**Requirement:** What do the lines from the top of the data through the line with "return piece" say? Quote them exactly and include both ends.
↓↓↓
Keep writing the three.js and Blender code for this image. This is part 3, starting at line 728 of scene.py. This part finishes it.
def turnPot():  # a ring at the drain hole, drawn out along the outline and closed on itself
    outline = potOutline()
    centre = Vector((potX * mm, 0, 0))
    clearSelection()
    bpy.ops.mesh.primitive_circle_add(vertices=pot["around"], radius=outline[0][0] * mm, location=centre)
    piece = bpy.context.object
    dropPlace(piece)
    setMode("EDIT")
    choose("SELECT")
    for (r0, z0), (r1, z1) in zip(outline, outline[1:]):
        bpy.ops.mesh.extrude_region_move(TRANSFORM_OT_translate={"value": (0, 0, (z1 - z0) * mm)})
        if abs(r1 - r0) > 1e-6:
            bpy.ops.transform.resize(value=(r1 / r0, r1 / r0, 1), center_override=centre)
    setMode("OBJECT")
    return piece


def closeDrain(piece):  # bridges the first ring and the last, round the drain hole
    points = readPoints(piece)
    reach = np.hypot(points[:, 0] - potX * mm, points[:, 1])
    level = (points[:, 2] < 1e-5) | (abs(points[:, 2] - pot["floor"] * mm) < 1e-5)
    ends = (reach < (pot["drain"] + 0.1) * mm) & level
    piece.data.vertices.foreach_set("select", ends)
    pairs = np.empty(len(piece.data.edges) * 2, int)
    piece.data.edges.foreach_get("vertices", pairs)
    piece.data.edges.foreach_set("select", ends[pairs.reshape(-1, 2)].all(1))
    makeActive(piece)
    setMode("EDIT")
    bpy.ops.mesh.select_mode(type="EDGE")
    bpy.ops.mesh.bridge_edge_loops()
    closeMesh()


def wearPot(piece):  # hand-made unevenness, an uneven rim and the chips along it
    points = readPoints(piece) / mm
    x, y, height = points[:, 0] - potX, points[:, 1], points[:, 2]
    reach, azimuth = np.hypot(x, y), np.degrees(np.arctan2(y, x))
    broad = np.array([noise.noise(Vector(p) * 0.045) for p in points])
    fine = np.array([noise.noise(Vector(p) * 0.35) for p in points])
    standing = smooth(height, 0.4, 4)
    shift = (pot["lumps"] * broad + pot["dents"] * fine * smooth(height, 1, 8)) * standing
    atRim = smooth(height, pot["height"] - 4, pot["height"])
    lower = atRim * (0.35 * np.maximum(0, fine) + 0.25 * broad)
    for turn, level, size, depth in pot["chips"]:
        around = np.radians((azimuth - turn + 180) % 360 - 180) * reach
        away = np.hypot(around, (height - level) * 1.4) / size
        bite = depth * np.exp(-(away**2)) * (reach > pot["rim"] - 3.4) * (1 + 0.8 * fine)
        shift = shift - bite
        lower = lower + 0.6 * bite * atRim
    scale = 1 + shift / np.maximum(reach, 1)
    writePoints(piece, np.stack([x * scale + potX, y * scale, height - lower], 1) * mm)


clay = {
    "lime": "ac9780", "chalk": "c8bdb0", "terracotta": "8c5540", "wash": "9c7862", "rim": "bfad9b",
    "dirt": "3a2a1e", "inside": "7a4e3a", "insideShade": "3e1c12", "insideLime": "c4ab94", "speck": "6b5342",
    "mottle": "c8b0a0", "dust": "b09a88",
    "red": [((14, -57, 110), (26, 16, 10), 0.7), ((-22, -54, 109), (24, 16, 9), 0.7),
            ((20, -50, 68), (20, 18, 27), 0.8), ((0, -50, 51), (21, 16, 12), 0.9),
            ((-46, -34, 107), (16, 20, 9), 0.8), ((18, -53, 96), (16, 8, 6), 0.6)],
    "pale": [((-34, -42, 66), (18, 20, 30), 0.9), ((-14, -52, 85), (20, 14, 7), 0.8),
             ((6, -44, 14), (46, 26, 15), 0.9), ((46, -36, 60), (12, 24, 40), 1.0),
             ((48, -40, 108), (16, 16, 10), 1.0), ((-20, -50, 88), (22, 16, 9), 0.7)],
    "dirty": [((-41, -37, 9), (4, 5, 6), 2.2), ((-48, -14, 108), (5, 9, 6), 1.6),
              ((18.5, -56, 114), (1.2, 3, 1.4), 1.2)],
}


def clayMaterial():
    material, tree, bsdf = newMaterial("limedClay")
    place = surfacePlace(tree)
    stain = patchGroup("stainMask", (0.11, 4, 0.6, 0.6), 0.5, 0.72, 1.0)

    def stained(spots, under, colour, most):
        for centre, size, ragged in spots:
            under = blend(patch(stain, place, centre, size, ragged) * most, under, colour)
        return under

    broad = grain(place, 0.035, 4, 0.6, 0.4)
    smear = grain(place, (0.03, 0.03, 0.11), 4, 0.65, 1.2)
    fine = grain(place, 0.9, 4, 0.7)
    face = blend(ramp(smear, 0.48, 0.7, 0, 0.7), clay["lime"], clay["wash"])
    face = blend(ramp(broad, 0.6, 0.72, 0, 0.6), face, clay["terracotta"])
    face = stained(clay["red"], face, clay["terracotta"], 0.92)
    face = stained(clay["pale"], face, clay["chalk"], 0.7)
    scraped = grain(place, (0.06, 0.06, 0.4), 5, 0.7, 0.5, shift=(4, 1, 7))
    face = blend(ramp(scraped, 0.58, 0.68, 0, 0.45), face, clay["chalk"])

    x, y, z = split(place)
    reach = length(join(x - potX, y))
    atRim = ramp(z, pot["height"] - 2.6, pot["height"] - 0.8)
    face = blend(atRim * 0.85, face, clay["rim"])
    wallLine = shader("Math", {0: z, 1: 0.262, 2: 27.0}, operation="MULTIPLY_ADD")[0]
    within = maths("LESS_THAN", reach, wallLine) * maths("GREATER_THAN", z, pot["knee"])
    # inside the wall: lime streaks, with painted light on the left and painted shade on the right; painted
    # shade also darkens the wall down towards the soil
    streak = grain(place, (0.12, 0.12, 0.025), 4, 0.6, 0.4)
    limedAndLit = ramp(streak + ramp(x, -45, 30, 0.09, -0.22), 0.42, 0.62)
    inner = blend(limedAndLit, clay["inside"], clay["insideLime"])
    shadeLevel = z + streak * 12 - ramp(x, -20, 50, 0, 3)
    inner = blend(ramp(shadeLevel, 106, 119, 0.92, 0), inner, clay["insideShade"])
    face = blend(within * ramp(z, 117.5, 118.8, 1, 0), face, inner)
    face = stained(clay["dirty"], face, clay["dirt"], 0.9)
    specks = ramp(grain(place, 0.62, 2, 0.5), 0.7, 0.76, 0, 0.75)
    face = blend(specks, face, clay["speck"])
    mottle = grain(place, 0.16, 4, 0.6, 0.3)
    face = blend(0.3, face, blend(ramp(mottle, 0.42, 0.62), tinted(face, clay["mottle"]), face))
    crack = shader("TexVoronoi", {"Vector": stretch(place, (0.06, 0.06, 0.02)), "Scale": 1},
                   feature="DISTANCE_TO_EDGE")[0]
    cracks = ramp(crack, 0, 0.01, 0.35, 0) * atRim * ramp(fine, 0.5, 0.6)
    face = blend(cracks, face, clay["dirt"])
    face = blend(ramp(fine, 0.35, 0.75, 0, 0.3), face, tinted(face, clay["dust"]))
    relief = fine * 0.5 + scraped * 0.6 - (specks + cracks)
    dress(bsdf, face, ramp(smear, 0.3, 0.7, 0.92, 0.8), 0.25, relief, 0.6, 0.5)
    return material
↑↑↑
**Problem solution:**
Keep writing the three.js and Blender code for this image. This is part 3, starting at line 728 of scene.py. This part finishes it.
def turnPot():  # a ring at the drain hole, drawn out along the outline and closed on itself
    outline = potOutline()
    centre = Vector((potX * mm, 0, 0))
    clearSelection()
    bpy.ops.mesh.primitive_circle_add(vertices=pot["around"], radius=outline[0][0] * mm, location=centre)
    piece = bpy.context.object
    dropPlace(piece)
    setMode("EDIT")
    choose("SELECT")
    for (r0, z0), (r1, z1) in zip(outline, outline[1:]):
        bpy.ops.mesh.extrude_region_move(TRANSFORM_OT_translate={"value": (0, 0, (z1 - z0) * mm)})
        if abs(r1 - r0) > 1e-6:
            bpy.ops.transform.resize(value=(r1 / r0, r1 / r0, 1), center_override=centre)
    setMode("OBJECT")
    return piece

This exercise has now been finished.